I am now interested in how this shared dataspace can overlap, creating a new space in between, which only two nodes share, a future avatar city. The aim here is to give tangible form to this new space, the space where the cities overlap, presenting an alternative urban virtual environment. In the prototype the audience sees the data and will be able to mix data from cities; they can even mix the data to make music with it. This novel approach allows a critical reflection on the real time city.

The Third Space speculates that social sensing might lead to a new social space and eventually a new business enterprises which can be exploited. What is possible is that significant breakthroughs in knowledge about the shared data experience can be achieved through user-based interfaces online, on mobiles, media facades and other platforms.

– At Meta.Morf 2014 you are exhibiting «The Emergent City. A Life From Complexity to The City of Bits.» The installation is described as an avatar city not only controlled by the real city, in terms of its function and operation, but also utterly dependent upon it for its existence. – You have already touched upon it, but what are your opinions about surveillance culture and data gathering, and how do you think it is affecting our societies, both offline and on the net?

Imagine walking out the door, and knowing every single action, movement, sound, micro movement, pulse, and thread of information is being tracked, monitored, stored, analyzed, interpreted, and logged. The world we will live in seems to be a much bigger brother than the Orwellian vision, it is the mother of big brother. Can we use new technologies to imagine a world where we are liberated and empowered, where finally all of the technology becomes more than gimmick and starts to actually work for us or are these technologies going to control us, separate us, divide us, create more borders.

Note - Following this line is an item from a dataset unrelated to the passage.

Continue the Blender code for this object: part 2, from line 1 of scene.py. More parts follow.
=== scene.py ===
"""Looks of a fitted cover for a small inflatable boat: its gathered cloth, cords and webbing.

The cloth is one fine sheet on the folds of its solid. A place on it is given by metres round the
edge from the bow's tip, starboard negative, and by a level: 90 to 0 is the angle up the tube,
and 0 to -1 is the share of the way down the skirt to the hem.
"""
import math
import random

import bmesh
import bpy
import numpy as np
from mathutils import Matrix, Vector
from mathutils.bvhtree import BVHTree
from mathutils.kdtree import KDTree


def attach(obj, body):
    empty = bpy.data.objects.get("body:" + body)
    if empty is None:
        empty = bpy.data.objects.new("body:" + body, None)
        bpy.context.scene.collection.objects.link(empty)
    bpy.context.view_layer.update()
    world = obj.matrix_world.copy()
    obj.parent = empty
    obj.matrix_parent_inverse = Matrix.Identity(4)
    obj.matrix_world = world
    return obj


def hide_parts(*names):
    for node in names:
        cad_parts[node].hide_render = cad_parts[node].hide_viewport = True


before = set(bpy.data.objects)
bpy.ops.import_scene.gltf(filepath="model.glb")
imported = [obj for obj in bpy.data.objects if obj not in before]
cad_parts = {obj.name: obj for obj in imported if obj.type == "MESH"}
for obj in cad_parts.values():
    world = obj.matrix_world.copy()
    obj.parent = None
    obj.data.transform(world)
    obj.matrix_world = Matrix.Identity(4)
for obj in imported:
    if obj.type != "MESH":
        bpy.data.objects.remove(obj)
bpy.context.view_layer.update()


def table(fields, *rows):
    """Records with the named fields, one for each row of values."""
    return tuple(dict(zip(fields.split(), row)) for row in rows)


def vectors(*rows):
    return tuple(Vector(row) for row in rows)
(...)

– How would you describe the installation?

The real world is made virtual and the virtual is made real again and thereby exposed in the process. This whole piece is a living and breathing artwork. The project focuses on the micro-incidents of change, the vibrations and sounds of the environment using wireless sensor based technologies.

The city performs itself through an-other city. Cause and effect become apparent in a discreet, intuitive manner, when certain events that occur in the real city cause certain other events to occur in its completely different, but seamlessly incorporated, double.

– What does the city of Trondheim – where you exhibit your version – look like through the eyes of Stanza?

I actually created a vision of the city back in 2010. The project won the Nova, Folkets Hus facade international juried competition in 2010, with a dynamic facade, mirroring the dynamic activities taking place within the building.

The facade was to present the emotional real time state of the city of Trondheim, by using live sensor data, and CCTV images to represent the Nova Building as a living breathing entity. This vision integrates the Nova building within the city, via virtual means and locates it within the global online network. We are literally putting the building on the internet and at the centre of a new social space. – Anyway, I won the award, but they didnt get back in touch.